Choosing concentrations
The Maroon needs to further investigate the question: why are students feeling the need to concentrate sooner? In the front-page article “Students Just Can’t Concentrate ” (1/20/04), the Maroon depicted the growing anxiety students feel about waiting to select a concentration. Yet to offer only the solution that the pressure stems from themselves or their families barely scratches the surface.
For one, this anxiety stems from graduate school admissions. Recently, Habeas Corpus (the undergraduate law organization) presented admissions officers from three top law schools who emphasized that students committed to something as an undergraduate are the strongest applicants.
Nowadays, most undergraduate college admissions officers also supremely value specialization (Dean Ted O’Neill provides an exception) because they build communities with the “puzzle-piece” mentality: individuals bringing specific skills, such as a top-ranked athlete, are rewarded with top admissions offers.
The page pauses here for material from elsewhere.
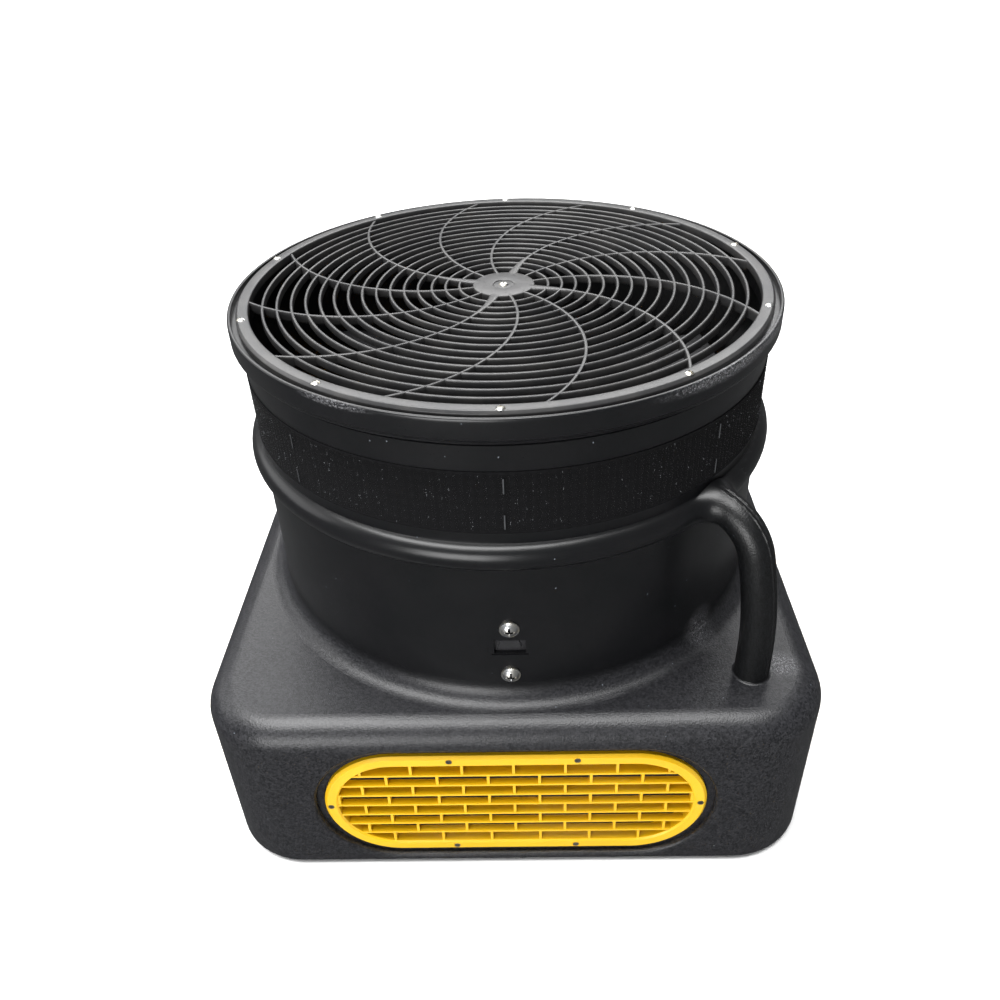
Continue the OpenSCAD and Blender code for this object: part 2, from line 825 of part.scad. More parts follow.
// The four lid screw places
module at_lid_screws() {
    for (s = [-1, 1], z = [box_z + 8, box_z + box_h - 8]) translate([0, s * (box_w / 2 - 8), z])
        rotate([0, 90, 0]) children();
}

module switch_box() {
    color(soft_black) rotate([0, 0, box_turn]) difference() {
        union() {
            difference() {
                translate([tube_r - 8, -box_w / 2, box_z]) cube([box_face - tube_r + 8, box_w, box_h]);
                translate([tube_r + 6, -box_w / 2 + box_wall, box_z + box_wall])
                    cube([60, box_w - 2 * box_wall, box_h - 2 * box_wall]);
            }
            at_lid_screws() translate([0, 0, tube_r + 5]) cylinder(r = 5, h = box_face - tube_r - 5);
        }
        translate([0, 0, box_z - 1]) cylinder(r = tube_r, h = box_h + 2);
        at_lid_screws() translate([0, 0, box_face - 14]) cylinder(r = 1.6, h = 20);
        translate([tube_r - 5, 0, bracket_z]) rotate([0, 90, 0]) cylinder(r = lead_r + 0.3, h = 20);
        translate([gland_at, box_w / 2 - 8, gland_z]) rotate([-90, 0, 0]) cylinder(r = 8, h = 20);
    }
}

module switch_box_lid() {
    color(soft_black) rotate([0, 0, box_turn]) difference() {
        translate([box_face, -box_w / 2, box_z]) cube([lid_t, box_w, box_h]);
        at_lid_screws() translate([0, 0, box_face - 1]) cylinder(r = 1.8, h = 20);
        translate([box_face - 1, -11, switch_z - 14.5]) cube([20, 22, 29]);
    }
}

module switch_lid_screws() {
    color(zinc) rotate([0, 0, box_turn]) at_lid_screws() translate([0, 0, lid_face])
        pan_screw(3.2, 1.8, 1.55, 14);
}

// Rocker switch body with its bezel, open in front
module switch_body() {
    color(rubber_black) rotate([0, 0, box_turn]) difference() {
        union() {
            translate([lid_face - 24, -10.9, switch_z - 14.4]) cube([24, 21.8, 28.8]);
            translate([lid_face, -13, switch_z - 17]) cube([1.8, 26, 34]);
            for (s = [-1, 1]) translate([lid_face - 32, -3, switch_z + 7 * s - 0.4]) cube([9, 6, 0.8]);
        }
        translate([lid_face - 9, -8.6, switch_z - 12.6]) cube([20, 17.2, 25.2]);
        translate([lid_face, 0, switch_z]) rotate([90, 0, 0])
            cylinder(r = pin_r + running_gap, h = 20.4, center = true);
    }
}

// Rocker tilted to off, turning on two short pins
module switch_rocker() {
    color(rubber_black) rotate([0, 0, box_turn]) translate([lid_face, 0, switch_z])
    rotate([0, rocker_tilt, 0]) {
        rotate([90, 0, 0]) linear_extrude(16.6, center = true)
            polygon([[-3, -10.5], [3.4, -11.2], [4.4, -10.2], [2.2, 0], [4.4, 10.2], [3.4, 11.2],
                [-3, 10.5]]);
        rotate([90, 0, 0]) cylinder(r = pin_r, h = 20, center = true);
    }
}

module run_capacitor() {
    color(zinc) rotate([0, 0, box_turn]) translate([tube_r + 19, -19, box_z + box_wall + 10.5])
        cylinder(r = 11, h = 28);
}

// Cable gland: threaded body through the box's side, hexagon and clamping dome
module cable_gland() {
    color(rubber_black) rotate([0, 0, box_turn]) translate([gland_at, box_w / 2, gland_z]) rotate([-90, 0, 0])
        difference() {
            union() {
                translate([0, 0, -14]) cylinder(r = 7.9, h = 14 + eps);
                cylinder(r = 12, h = 6, $fn = 6);
                translate([0, 0, 6]) cylinder(r = 9.5, h = 4);
                translate([0, 0, 9]) cylinder(r = 11, h = 9, $fn = 6);
                translate([0, 0, 18]) cylinder(r1 = 9, r2 = 6.5, h = 4);
            }
            translate([0, 0, -20]) cylinder(r = gland_bore_r, h = 50);
        }
}

module gland_locknut() {
    color(rubber_black) rotate([0, 0, box_turn]) translate([gland_at, box_w / 2 - box_wall - 5, gland_z])
        rotate([-90, 0, 0]) difference() {
            cylinder(r = 11.5, h = 4.8, $fn = 6);
            translate([0, 0, -1]) cylinder(r = 7.95, h = 8);
        }
}

// Motor lead: along an arm, round the inside of the tube and out into the switch box
module motor_lead() {
    bend_at = asin(lead_y / lead_run_r);
    color(rubber_black) translate([0, 0, bracket_z]) {
        translate([motor_r - 7, lead_y, 0]) rotate([0, 90, 0])
            cylinder(r = lead_r, h = lead_run_r * cos(bend_at) - motor_r + 7);
        rotate([0, 0, bend_at]) rotate_extrude(angle = box_turn - bend_at)
            translate([lead_run_r, 0]) circle(lead_r);
        for (a = [bend_at, box_turn]) rotate([0, 0, a]) translate([lead_run_r, 0, 0]) sphere(lead_r + 0.6);
        rotate([0, 0, box_turn]) translate([lead_run_r, 0, 0]) rotate([0, 90, 0])
            cylinder(r = lead_r, h = tube_r + 16 - lead_run_r);
    }
}

module lead_grommet() {
    color(rubber_black) rotate([0, 0, box_turn]) translate([bore_r, 0, bracket_z]) rotate([0, 90, 0])
    difference() {
        translate([0, 0, 0.3]) cylinder(r = 7.9, h = tube_r - bore_r - 0.8);
        translate([0, 0, -1]) cylinder(r = lead_r, h = 10);
    }
}

housing_shell();
base_plate();
base_plate_screws();
foot(-1, -1);  // foot_front_left
foot(1, -1);  // foot_front_right
foot(-1, 1);  // foot_rear_left
foot(1, 1);  // foot_rear_right
foot_screws();
outlet_guard();
guard_screws();
guard_hub_screw();
guard_hub_nut();
intake_grille(0);  // intake_grille_front
intake_grille(90);  // intake_grille_right
intake_grille(180);  // intake_grille_rear
intake_grille(270);  // intake_grille_left
grille_screws();
hook_tape();
tape_staples();
motor_bracket();
bracket_screws();
bracket_washers();
bracket_nuts();
motor_mount_screws();
motor_can();
motor_end_bell_upper();
motor_end_bell_lower();
motor_tie_bolts();
stator_core();
stator_windings();
bearing_upper();
bearing_lower();
motor_shaft();
rotor_core();
shaft_key();
fan_hub();
fan_blades();
fan_washer();
fan_nut();
switch_box();
switch_box_lid();
switch_lid_screws();
switch_body();
switch_rocker();
run_capacitor();
cable_gland();
gland_locknut();
motor_lead();
lead_grommet();
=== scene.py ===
"""The looks of a floor-standing axial blower: a rotationally moulded housing with two round handles,
a spiral outlet guard, four yellow intake grilles, a stapled hook-tape collar, and the fan, motor
and switch box that belong to it. Metres, +Z up, front grille towards -Y."""
import math

import bmesh
import bpy
import numpy as np
from mathutils import Matrix, Vector


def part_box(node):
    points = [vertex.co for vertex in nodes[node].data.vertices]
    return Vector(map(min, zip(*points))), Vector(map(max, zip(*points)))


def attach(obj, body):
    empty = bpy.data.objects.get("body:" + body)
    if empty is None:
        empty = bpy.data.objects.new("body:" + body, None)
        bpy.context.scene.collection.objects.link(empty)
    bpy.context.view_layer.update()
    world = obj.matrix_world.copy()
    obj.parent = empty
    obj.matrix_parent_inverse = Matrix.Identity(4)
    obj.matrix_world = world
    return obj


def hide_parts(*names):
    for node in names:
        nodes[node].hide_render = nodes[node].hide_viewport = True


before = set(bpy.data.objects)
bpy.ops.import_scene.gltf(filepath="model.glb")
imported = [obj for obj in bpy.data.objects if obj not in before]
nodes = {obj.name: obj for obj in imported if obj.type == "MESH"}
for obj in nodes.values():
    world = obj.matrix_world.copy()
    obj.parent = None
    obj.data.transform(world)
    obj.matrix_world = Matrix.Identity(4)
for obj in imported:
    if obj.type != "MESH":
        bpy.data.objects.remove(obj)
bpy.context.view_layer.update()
MM = 0.001

# ---- Camera ----
# A full-frame camera with a 32 mm lens, held in front of the blower a little above its guard and
# tipped down onto it, with a slight turn and roll of the hand.
LENS_MM = 32.393
SENSOR_MM = 36
EYE = Vector((0.0172, -0.7631, 0.7662))
YAW, PITCH, ROLL = np.radians([-2.166, 35.474, -2.505])

look = Vector((math.sin(YAW) * math.cos(PITCH), math.cos(YAW) * math.cos(PITCH), -math.sin(PITCH)))
level = Vector((math.cos(YAW), -math.sin(YAW), 0))
upright = level.cross(look)
across = math.cos(ROLL) * level + math.sin(ROLL) * upright
above = math.cos(ROLL) * upright - math.sin(ROLL) * level
camera = bpy.data.objects.new("camera", bpy.data.cameras.new("camera"))
bpy.context.scene.collection.objects.link(camera)
camera.data.lens = LENS_MM
camera.data.sensor_width = SENSOR_MM
camera.matrix_world = Matrix.Translation(EYE) @ Matrix((across, above, -look)).transposed().to_4x4()
bpy.context.scene.camera = camera


# ---- Housing ----
# One rotationally moulded black polyethylene body: square base, tube, bead, neck and lip. The mould
# is etched with a leather grain on the base and handles, and left smooth and satin on the tube.
BASE_TOP = 181 * MM
# The base's grain fades out over these heights, and the handles' grain starts between these radii
BLEND_TOP = BASE_TOP + 22 * MM
BLEND_FOOT = BASE_TOP + 6 * MM
BEAD_OUT = 243.5 * MM
BAR_OUT = 250 * MM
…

What happens to the smart, creative violinist who tells the admissions officer she wants to take time off from the violin to try something new?
Pressure to specialize also stems from our cultural paradigms. Tiger Woods epitomizes success in terms of our generational values. When did Tiger Woods begin to specialize? Not long after he first learned to walk.
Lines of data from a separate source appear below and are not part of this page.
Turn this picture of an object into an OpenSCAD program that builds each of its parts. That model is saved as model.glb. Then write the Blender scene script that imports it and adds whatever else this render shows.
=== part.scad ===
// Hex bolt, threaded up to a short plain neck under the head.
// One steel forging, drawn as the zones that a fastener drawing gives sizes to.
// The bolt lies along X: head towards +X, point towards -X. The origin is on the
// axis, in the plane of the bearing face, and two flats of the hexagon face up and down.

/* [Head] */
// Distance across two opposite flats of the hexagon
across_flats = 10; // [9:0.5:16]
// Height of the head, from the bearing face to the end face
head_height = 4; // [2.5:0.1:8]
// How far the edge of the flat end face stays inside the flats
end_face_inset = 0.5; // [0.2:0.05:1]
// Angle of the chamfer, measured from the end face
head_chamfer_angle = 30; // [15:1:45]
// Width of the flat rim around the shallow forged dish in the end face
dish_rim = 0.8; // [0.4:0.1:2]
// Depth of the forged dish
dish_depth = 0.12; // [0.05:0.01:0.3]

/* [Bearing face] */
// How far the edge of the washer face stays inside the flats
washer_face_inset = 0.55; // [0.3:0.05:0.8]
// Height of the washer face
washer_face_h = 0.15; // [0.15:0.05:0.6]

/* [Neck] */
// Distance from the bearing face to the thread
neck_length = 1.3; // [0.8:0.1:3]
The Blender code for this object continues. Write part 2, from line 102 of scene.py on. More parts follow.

How about Britney Spears? The Williams sisters? Or how about Bill Clinton? Although from an older generation, Clinton is the ultimate meritocrat. He did everything to climb the ladder to the presidency.
Since Bill Clinton’s generation, success in our culture stems increasingly from merit instead of privilege. Is this good? That’s a central question to be answered. But it at least offers a more thorough answer than the Maroon offered as to why choosing a field is becoming harder for undergraduates: our concentration is our merit, the basis of how our society increasingly determines success. And we all want to be successful.
Allen Cooper
First-year in the College
Mission to Mars?
In your January 13 issue, Will Baude’s column discussed President Bush’s recent space initiative (“Mars: What’s $600 Billion Between Friends?”). Baude makes the interesting claim that this plan will cost $600 billion. Unless Baude is privy to information not present in Bush’s announcement, he has no idea if NASA or Bush even has a specific plan or budget to get to Mars.
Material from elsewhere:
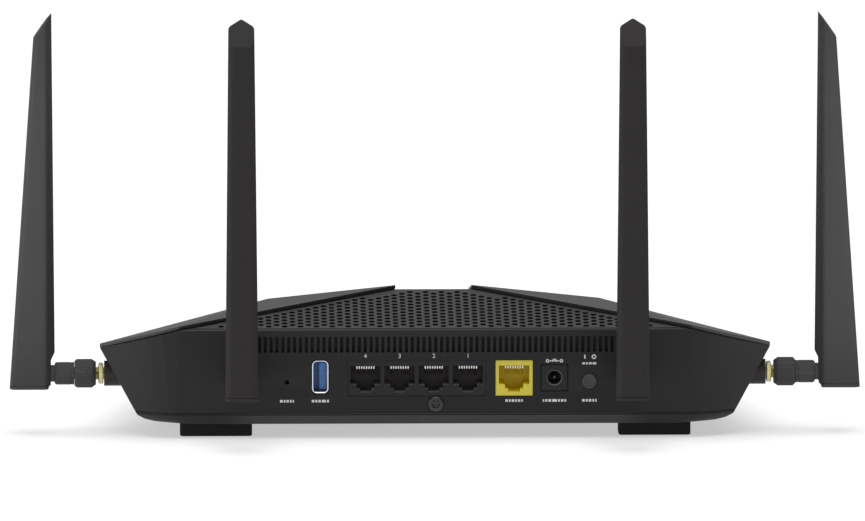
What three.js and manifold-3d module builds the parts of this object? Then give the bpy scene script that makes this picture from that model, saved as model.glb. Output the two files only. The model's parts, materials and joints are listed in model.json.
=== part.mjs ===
// A low, wide wireless router with four folding blade antennas: two on the rear face, one on
// each side. Millimetres, +Z up, the port side towards -Y and the light strip towards +Y.
// Inside this file Y = 0 is the rear face and Z = 0 is the surface under the feet; the last
// lines shift the whole assembly so that the origin is under the middle of its own box.

import * as THREE from "three";
import { ConvexGeometry } from "three/addons/geometries/ConvexGeometry.js";
import { mergeVertices } from "three/addons/utils/BufferGeometryUtils.js";
import Module from "manifold-3d";

const wasm = await Module();
wasm.setup();

// ---------------------------------------------------------------- driving dimensions

// Fits
const gap = 0.3; // between two pieces that touch
const cut = 1; // how far a cutting solid runs past what it cuts

// Body outline, seen from above
const bodyHalf = 141; // half the width over the wing tips
const bodyDepth = 187;
const tipSweep = 33; // from a wing tip in to the end of the flat rear face
const tipY = 14;
const cornerBow = 1.7; // how a rear corner curves on its way to the tip: 1 would be straight
const cornerSteps = 5;
const flank = { inFromTip: 14, y: 92 };
const shoulder = { inFromTip: 29, fromFront: 35 };
const noseHalf = 60;

// Body heights, for the deck under the wing covers
const rearTopZ = 46;
const tipZ = 36.9;
const flankZ = 28.5;
const shoulderZ = 24.5;
const noseZ = 22.5;
const crestY = 50;
const crestZ = 56.25;
const strip = { half: 16, frontFromNose: 83, frontZ: 47.5 };
const kink = { inFromTip: 71, z: 50.6 };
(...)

Regardless, the timetable for the Mars mission is so vague that it is unlikely NASA will follow through with it. The more interesting part of Bush’s announcement was his commitment to return to the moon by 2020; this trip would be cheaper and easier and is also more likely to happen. Baude’s objections still stand, however, and I would like to venture several responses.
The first is that the argument that the government ought to be spending the money on helping the poor is fallacious. The trip to the moon should cost about $100 billion. A lot of good could be done with that money. Polio could be eradicated; anti-malarial drugs cheapened. The reconstruction of Afghanistan could actually be funded. Interestingly, even if this whole moon thing is scrapped, none of that will happen. The real choice is whether to add about $50 billion to the deficit.
There are also numerous benefits to returning to the moon. A giant telescope could be built, possibly large enough to see, in immense detail, planets around distant stars. Helium-3, a rare isotope critical to fusion research, is abundant on the moon, and mining operations have already been proposed. Studying the moon’s internal structure and geology would offer a veritable treasure-trove of knowledge about the formation of the solar system and the Earth.
There is also another reason to return to the moon, which eclipses all others. In one word: Moonbabes.